2012 saw the rise of the Brownlee brothers from Yorkshire, England. Alistair Brownlee won gold while his brother Jonathan won bronze. Alistair would follow up his 2012 win four years later in Rio de Janeiro with another gold medal while Jonathan won silver.
2016 saw the first ever Paralympic triathlon, known as a paratriathlon. The paratriathlon involved five different classifications and contained a 820 yard swim, a 12 mile cycle, and a 3.1 mile run. Athletes in the PT1 classification used a handcycle during the cycling stage and used a racing wheelchair rather than running.
In 2020 the Olympic games will be held in Tokyo, where there will be a mixed relay version of a triathlon. Two men and two women will perform a 300m swim, an 8km cycle, and a 2km run. They will then tag a teammate who will also perform the swim, cycle, and run. For a total of four rounds.
Standard Distances for Triathlon
There are four distances that can be used in triathlons, though individual triathlon distances can vary. There is a sprint triathlon, an Olympic triathlon, a Half-Ironman triathlon, and an Ironman triathlon.
- Sprint Triathlon: The shortest version of a triathlon, the sprint triathlon involves a 500-yard swim, a 13-mile cycle, and a 3.2-mile run.
- Olympic Triathlon: The Olympic triathlon is a bit longer, but as each course is different in length this can vary quite a bit. An Olympic triathlon involves a 930-yard swim, a 24.8-mile cycle, and a 6.2-mile run.
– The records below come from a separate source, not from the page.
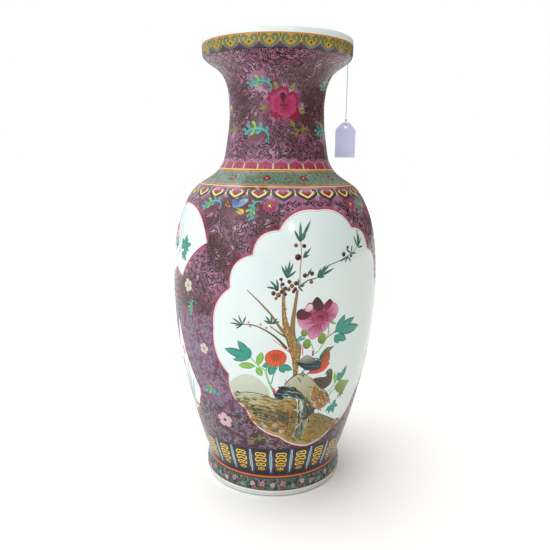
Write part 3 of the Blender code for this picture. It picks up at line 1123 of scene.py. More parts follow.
def butterfly():
    """A butterfly in flight seen from the side, about 38 mm across."""
    upper = smooth_path([(-3, -3), (-1, 6), (5, 14), (13, 18), (17, 14), (13, 6), (6, 0)], 3, True)[::-1]
    front = smooth_path([(-4, -2), (-8, 5), (-7, 13), (-2, 18), (3, 15), (4, 7), (1, -1)], 3, True)[::-1]
    lower = smooth_path([(1, -3), (8, -1), (15, -1), (18, -6), (13, -10), (6, -8)], 3, True)[::-1]
    shapes = [
        patch(lower, "olive", "line_yellow", 20.0),
        patch(upper, "blue", "squiggle_blue", 50.0).moved(raised=0.04),
        patch(front, "blue", "navy", 80.0).moved(raised=0.09),
        stroke([(9, -4), (0, -4), (-8, -3)], (1.0, 3.2, 2.2), "leaf_dark", 3).moved(raised=0.14),
    ]
    for x, y, tone in (
        (13, 13, "yellow"), (-3, 14, "yellow"), (13, -6, "bloom"), (7, 11, "squiggle_blue")
    ):
        shapes.append(dab(x, y, 2.4, tone).moved(raised=0.2))
    for line in ([(1, 0), (6, 8), (12, 14)], [(-3, 1), (-3, 8), (-1, 14)], [(3, -3), (9, -4), (14, -7)]):
        shapes.append(stroke(line, (0.6, 0.9, 0.4), "navy", 2, fine=True).moved(raised=0.22))
    for line in ([(-8, -2), (-14, 1), (-17, 6)], [(-8, -3), (-14, -3), (-19, 0)]):
        shapes.append(stroke(line, (0.6, 0.5, 0.9), "yellow", 3, fine=True))
    return joined(shapes)


# The scene in a large reserve --------------------------------------------------------------------


def branches():
    """The old trunk with its forks, twigs and stippled bark."""
    trunk = [
        (-29, 186), (-29.5, 200), (-30, 214), (-32, 226), (-38, 240), (-44, 254), (-47, 268),
        (-48, 288), (-47, 300)
    ]
    fork = [(-33, 228), (-36, 246), (-36, 262), (-34, 280), (-31, 300)]
    shapes = [
        stroke(
            [(-42, 226), (-54, 239), (-66, 248), (-81, 255), (-94, 256), (-107, 253)],
            (3.4, 2.4, 1.7, 1.3, 0.8), "bark_dark", 4
        ),
        stroke(
            [(-40, 240), (-52, 254), (-63, 270), (-80, 288), (-92, 299)], (5.0, 3.4, 2.4, 1.7, 1.0),
            "bark", 4
        ),
        stroke([(-42, 240), (-54, 248), (-64, 256)], (2.4, 1.6, 0.8), "bark_dark", 4),
        stroke([(-33, 222), (-44, 231), (-58, 242)], (1.6, 1.0, 0.4), "bloom", 4).moved(-2.5, -3),
        stroke(trunk, (4.5, 7, 11, 16, 12, 8, 5.4, 4.0, 2.6), "bark", 4, halo=0.2),
        stroke(fork, (8, 7, 5.4, 4.2, 3.0), "bark", 4, halo=0.24),
        stroke([(-22, 216), (-22, 224), (-25, 232)], (1.2, 1.4, 0.4), "bloom", 4),
        stroke([(-46, 298), (-51, 304), (-50, 312)], (2.2, 1.6, 0.8), "bark", 4),
        stroke([(-28, 300), (-28, 322), (-26, 340), (-26, 358)], (1.3, 1.1, 1.0, 0.9), "amber", 4),
        stroke(
            [(-30, 302), (-18, 311), (-6, 314), (7, 326), (34, 334), (50, 341), (64, 348)],
            (1.6, 1.4, 1.2, 1.1, 0.9, 0.6), "needle", 4
        ),
    ]
    draw = np.random.default_rng(5)
    for height in np.arange(192, 290, 0.9):
        middle = np.interp(height, (190, 214, 226, 240, 254, 290), (-29, -30, -32, -38, -44, -48))
        half = np.interp(height, (190, 212, 226, 240, 290), (2.0, 4.6, 7.0, 5.2, 1.2))
        for x in middle + draw.uniform(-half, half, 3 if half > 3 else 1):
            tone = "gold_dot" if draw.random() < 0.62 else "stipple"
            shapes.append(dab(x, height, draw.uniform(0.8, 1.5), tone, count=6).moved(raised=0.13))
    return shapes


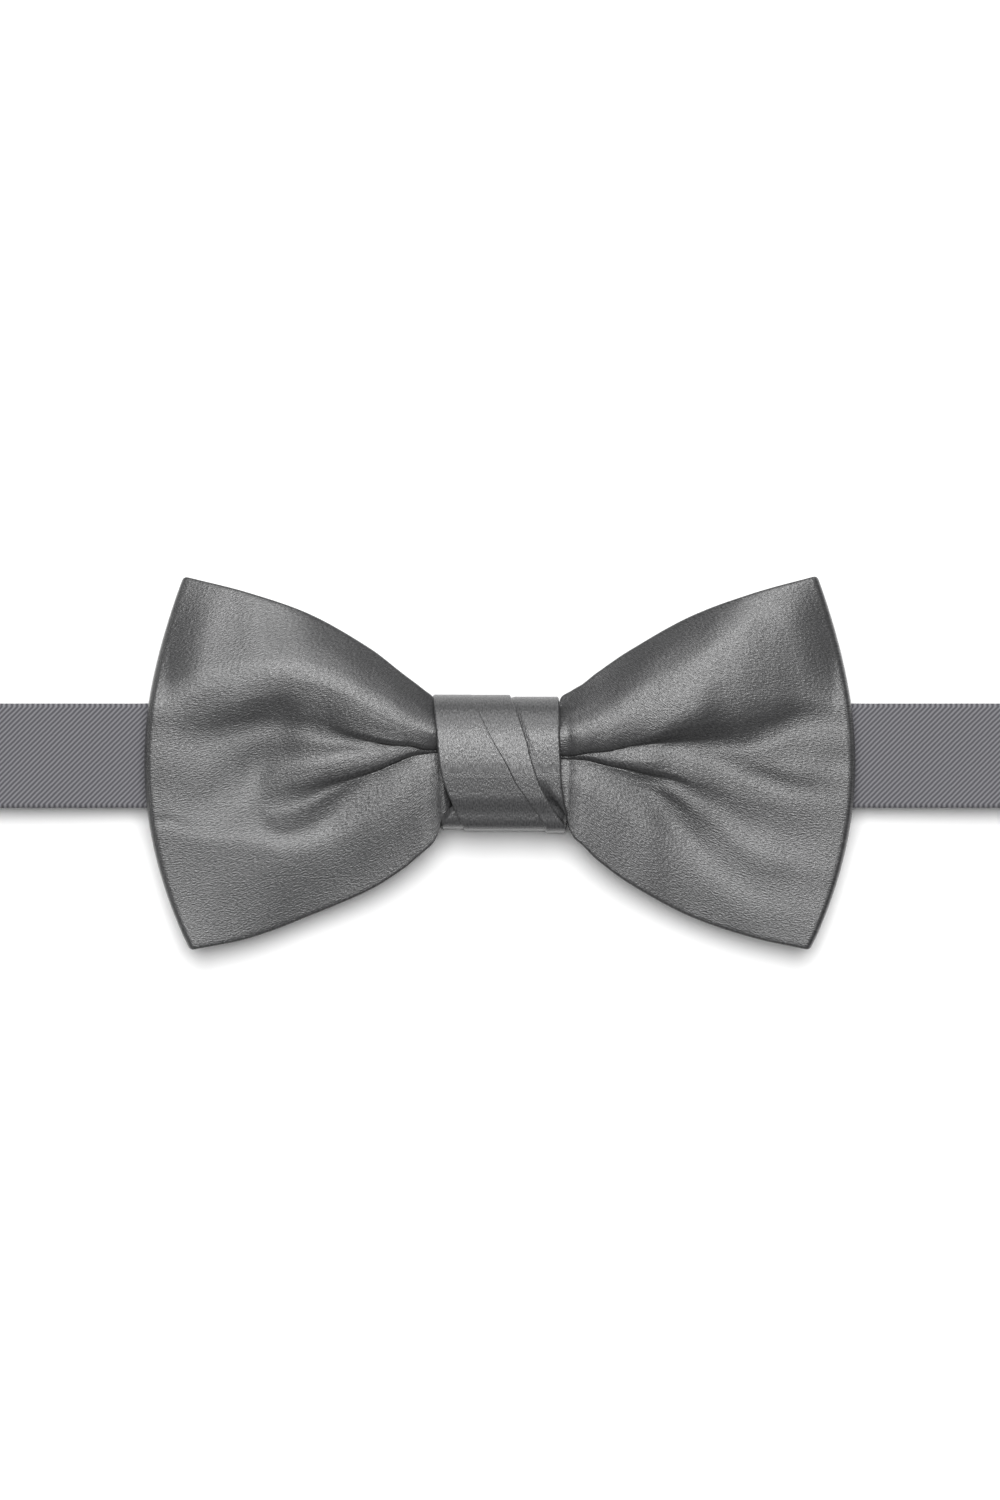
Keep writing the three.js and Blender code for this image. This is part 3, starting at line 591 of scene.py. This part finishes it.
def thick_cloth(middle, thickness, wrap):
    """A closed wall with rounded rims round a grid of middle points: columns along the cloth and
    rows across it. Returns the points, the faces and the cloth coordinates."""
    if wrap:
        around = np.concatenate([middle[-1:], middle, middle[:1]])
        along = around[2:] - around[:-2]
    else:
        along = np.gradient(middle, axis=0)
    across = np.gradient(middle, axis=1)
    normal = unit(np.cross(along, across))
    half, count = thickness / 2, middle.shape[1]
    flat_u = np.repeat(length_along(middle, 0)[:, count // 2][:, None], count, 1)
    flat_v = length_along(middle, 1)

    def rim(row, direction):
        """The rounded rim beyond one row, from the face on the side of the normal to the other."""
        angles = np.pi * (np.arange(STEPS["rim"]) + 1) / (STEPS["rim"] + 1)
        points = [
            middle[:, row] + half * (math.sin(a) * direction + math.cos(a) * normal[:, row])
            for a in angles
        ]
        return np.stack(points, 1)

    upper_rim = rim(-1, unit(middle[:, -1] - middle[:, -2]))
    lower_rim = rim(0, unit(middle[:, 0] - middle[:, 1]))[:, ::-1]
    ring = np.concatenate(
        [middle + half * normal, upper_rim, (middle - half * normal)[:, ::-1], lower_rim], axis=1
    )
    rim_rows = np.zeros(STEPS["rim"], int)
    rows = np.concatenate([
        np.arange(count), rim_rows + count - 1, np.arange(count)[::-1], rim_rows])
    cloth = np.stack([flat_u[:, rows], flat_v[:, rows]], -1)
    faces = grid_faces(ring.shape[0], ring.shape[1], wrap_columns=wrap, wrap_rows=True)
    points = ring.reshape(-1, 3)
    if not wrap:
        ends = [list(range(ring.shape[1])), [len(points) - 1 - k for k in range(ring.shape[1])]]
        faces = list(faces) + ends
    return points, faces, cloth.reshape(-1, 2)


# The bow: a ring of satin with a front layer, a rounded fold at each outer end and a back layer

def half_height(side, v, distance):
    """Half height of the cloth's middle surface, which ends short of its rounded rim."""
    name = "left" if side < 0 else "right"
    top = read_table(OUTLINE, "distance", name + "_top", distance)
    bottom = read_table(OUTLINE, "distance", name + "_bottom", distance)
    return np.where(v > 0, top, bottom) - BOW["thickness"] / 2


def between_lines(lines_y, y):
    """The line above each point, the share of the way to the next line, and the distance to it."""
    above = np.clip((y[..., None] < lines_y).sum(-1) - 1, 0, lines_y.shape[-1] - 2)
    top, bottom = pick(lines_y, above), pick(lines_y, above + 1)
    gap = np.maximum(top - bottom, LEAST_GAP)
    return above, (top - y) / gap, gap


def height_by_slopes(lines_y, slopes, y):
    """Height against the first line, walking down the wing over the slopes, and the height of each
    line."""
    gaps = np.maximum(lines_y[..., :-1] - lines_y[..., 1:], LEAST_GAP)
    rises = np.cumsum(gaps * (slopes[..., :-1] + slopes[..., 1:]) / 2, -1)
    line_heights = np.concatenate([np.zeros_like(rises[..., :1]), rises], -1)
    above, share, gap = between_lines(lines_y, y)
    first, second = pick(slopes, above), pick(slopes, above + 1)
    inside = np.clip(share, 0, 1)
    height = pick(line_heights, above) + gap * (
        first * inside + (second - first) * (inside**3 - inside**4 / 2))
    beyond = np.minimum(share, 0) * first + np.maximum(share - 1, 0) * second
    return height + gap * beyond, line_heights


def blend_lines(lines_y, values, y):
    """A smooth curve down the wing through a value at each line."""
    before, after = neighbours(lines_y.shape[-1])
    rates = (values[..., after] - values[..., before]) / (lines_y[..., before] - lines_y[..., after])
    above, share, gap = between_lines(lines_y, y)
    ends = pick(values, above), pick(values, above + 1)
    return curve(ends, (pick(rates, above), pick(rates, above + 1)), gap, np.clip(share, 0, 1))


def creases_at(side, distance, y):
    """How far the creases further up have dropped the cloth."""
    total = 0 * y
    for rows in CREASES[side].values():
        middle, drop, width = (
            read_table(rows, "distance", column, distance) for column in ("y", "drop", "width"))
        total = total - drop * smooth(middle - y, -width / 2, width / 2)
    return total


def side_inset(v):
    """How much further in the wing's outer end is than at mid height."""
    return BOW["side_bulge"] * v**2 - BOW["top_corner"] * np.maximum(v, 0) ** 3


def side_fall(distance, v):
    at_mid_height = distance + side_inset(v)
    corner = 1 - SIDE_FALL["corner_easing"] * smooth(v, *SIDE_FALL["corner_rows"])
    upper = smooth(v, *SIDE_FALL["rows"])
    return SIDE_FALL["depth"] * (smooth(at_mid_height, *SIDE_FALL["distances"]) * upper * corner)


def wing_height(side, x, y, v):
    """Height of the wing's front above the floor, from its fold lines and creases."""
    distance = np.abs(x)
    lines = list(WING_LINES[side].values())

    def lines_at(column, chosen):
        return np.stack([read_table(rows, "distance", column, distance) for rows in chosen], -1)

    lines_y = lines_at("y", lines)
    slopes = np.tan(np.radians(lines_at("slope", lines)))
    height, line_heights = height_by_slopes(lines_y, slopes, y)
    height += creases_at(side, distance, y)
    line_heights += creases_at(side, distance[..., None], lines_y)
    held = [i for i, rows in enumerate(lines) if "height" in rows]
    wanted = lines_at("height", [lines[i] for i in held])
    height += blend_lines(lines_y[..., held], wanted - line_heights[..., held], y)
    return height - side_fall(distance, v)


def knot_cloth_height(v):
    return mix(KNOT_CLOTH["crown"], KNOT_CLOTH["edge"], np.abs(v) ** KNOT_CLOTH["droop"])


def front_layer(side, x, y, v):
    free = smooth(np.abs(x), *BOW["folds_from"])
    return mix(knot_cloth_height(v), wing_height(side, x, y, v), free)


def band_front_middle(x):
    return BAND["thickness"] / 2 + read_table(FRONT_RUN, "distance", "rise", np.abs(x))


def back_layer(x):
    return band_front_middle(x) + BAND["thickness"] / 2 + BOW["back_clearance"] + BOW["thickness"] / 2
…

- Half-Ironman Triathlon: Also known as Ironman 70.3, the half-ironman triathlon has been around since 1979, though the first officially verified Ironman 70.3 was held in the UK in 2001. The Half-Ironman Triathlon is exactly what it says it is, half of the distance of an Ironman triathlon. A half-ironman triathlon involves a 1.2-mile swim, a 56-mile cycle, and a 13.1-mile run.
- Ironman Triathlon: The longest triathlon variation is the ironman triathlon. An ironman triathlon involves swimming 2.4-miles, cycling 112 miles, and running 26.2 miles.